Опасность действительно была неизбежна. Две горы находились не более как на расстоянии ста ярдов одна от другой, и меньшая из них, плывшая, вероятно, вследствие потока, быстрее другой, подошла к большей на такое расстояние, что, казалось, готова была решить участь «Дельфина» в несколько минут. Гребцы работали, сколько у них было силы, но, при всем их усилии, они только медленно могли двигать корабль. Как бы то ни было, помощь явилась из рук Того, кто составляет последнее прибежище в минуту опасности. Ветер уже рябил спокойное море, постепенно приближаясь к кораблю как раз со стороны кормы, и навстречу ему натянут был сверху и снизу лисель; неопытному глазу казалось, что не было никакой соразмерности между широко натянутыми и далеко выдающимися направо и налево парусами и маленьким корпусом, который их поддерживал.
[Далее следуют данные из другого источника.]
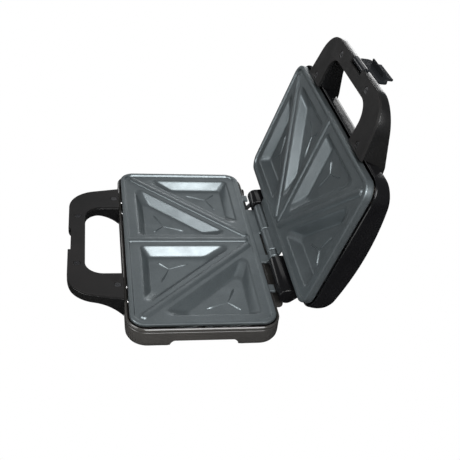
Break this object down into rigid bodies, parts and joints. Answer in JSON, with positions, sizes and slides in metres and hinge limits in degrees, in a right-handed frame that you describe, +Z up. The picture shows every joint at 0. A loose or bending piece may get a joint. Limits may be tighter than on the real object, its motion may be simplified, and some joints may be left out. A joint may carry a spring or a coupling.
{
  "type": "sandwich toaster",
  "caption": "Sandwich toaster with triangle-pocket cast plates, a hinged lid that stands open, loop handles and a folding latch lever.",
  "frame": {"origin": "middle of the footprint with the lid open, on the plane that the rubber feet stand on", "axes": "+X along the plates, -Y towards the handles, +Y towards the hinge and the open lid, +Z up"},
  "size_m": [0.2404, 0.2632, 0.2019],
  "materials": {
    "base_plastic": "moulded plastic, brown-black, semi-gloss",
    "lid_plastic": "moulded plastic, high-gloss black",
    "handle_plastic": "moulded plastic, gloss black",
    "handle_face_plastic": "moulded plastic, satin black",
    "latch_plastic": "moulded plastic, gloss black",
    "plate_coating": "die-cast aluminium with a dark grey non-stick coat",
    "element_tube": "sheathed heating tube, heat-tinted",
    "bright_steel": "plated steel",
    "dark_steel": "blackened steel",
    "reflector_sheet": "mill-finish sheet",
    "thermostat_can": "thermostat can, ceramic and plated metal",
    "terminal_plastic": "ivory terminal plastic",
    "rubber": "soft black rubber",
    "lead_glass_fibre": "glass-fibre lead sleeve",
    "red_lens": "translucent red",
    "green_lens": "translucent green",
    "lamp_glass": "neon lamp glass"
  },
  "bodies": {
    "base": {"base_housing": "base_plastic", "lower_plate": "plate_coating", "lower_element": "element_tube", "lower_element_straps": "bright_steel", "lower_reflector": "reflector_sheet", "lower_plate_screws": "bright_steel", "lower_thermostat": "thermostat_can", "thermal_fuse": "thermostat_can", "terminal_block": "terminal_plastic", "lower_handle": "handle_plastic", "lower_handle_cover": "handle_face_plastic", "lower_handle_screws": "dark_steel", "lower_handle_bolts": "bright_steel", "rubber_feet": "rubber", "hinge_pin": "bright_steel", "hinge_pin_clips": "bright_steel", "cord_gland": "rubber", "lead_sleeve": "lead_glass_fibre"},
    "lid": {"lid_housing": "lid_plastic", "upper_plate": "plate_coating", "upper_element": "element_tube", "upper_element_straps": "bright_steel", "upper_reflector": "reflector_sheet", "upper_plate_screws": "bright_steel", "upper_thermostat": "thermostat_can", "upper_handle": "handle_plastic", "upper_handle_cover": "handle_face_plastic", "upper_handle_screws": "dark_steel", "upper_handle_bolts": "bright_steel", "power_lens": "red_lens", "ready_lens": "green_lens", "indicator_lamps": "lamp_glass", "latch_pin": "bright_steel"},
    "latch": {"latch_lever": "latch_plastic"}
  },
  "joints": [
    {"name": "lid_hinge", "type": "hinge", "parent": "base", "child": "lid", "pos_m": [0, 0.05151, 0.0259], "axis": [1, 0, 0], "range_deg": [0, 106.66]},
    {"name": "latch_pivot", "type": "hinge", "parent": "lid", "child": "latch", "pos_m": [0, 0.10713, 0.19886], "axis": [1, 0, 0], "range_deg": [0, 168.3]}
  ]
}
С замиранием сердца стояли наши герои на борту корабля, наблюдая за двумя горами и за приближающимся ветром.
И вот он наконец поднялся. Как будто несколько кошачьих лап, взбороздил он поверхность моря; паруса надулись на минуту, а потом снова повисли. Но этого было достаточно. Еще одно такое же дуновение, и корабль был уже вне опасности. Но прежде чем опасность прошла, выдающиеся вершины меньшей горы нависли уже над самой палубой. В эту критическую минуту ветер начал дуть постоянно, и скоро «Дельфин» очутился в открытой воде, оставив горы позади. Минут чрез пять после того, как корабль прошел, движущиеся горы столкнулись с грохотом громче громового удара; множество обломков с продолжительным гулом, подобным реву артиллерии, рухнули на то самое место, через которое не более четверти часа тому назад прошел корабль. А корабль через некоторое время бросало из стороны в сторону по волнам, которые вырывались из-под обрушивавшихся ледяных масс.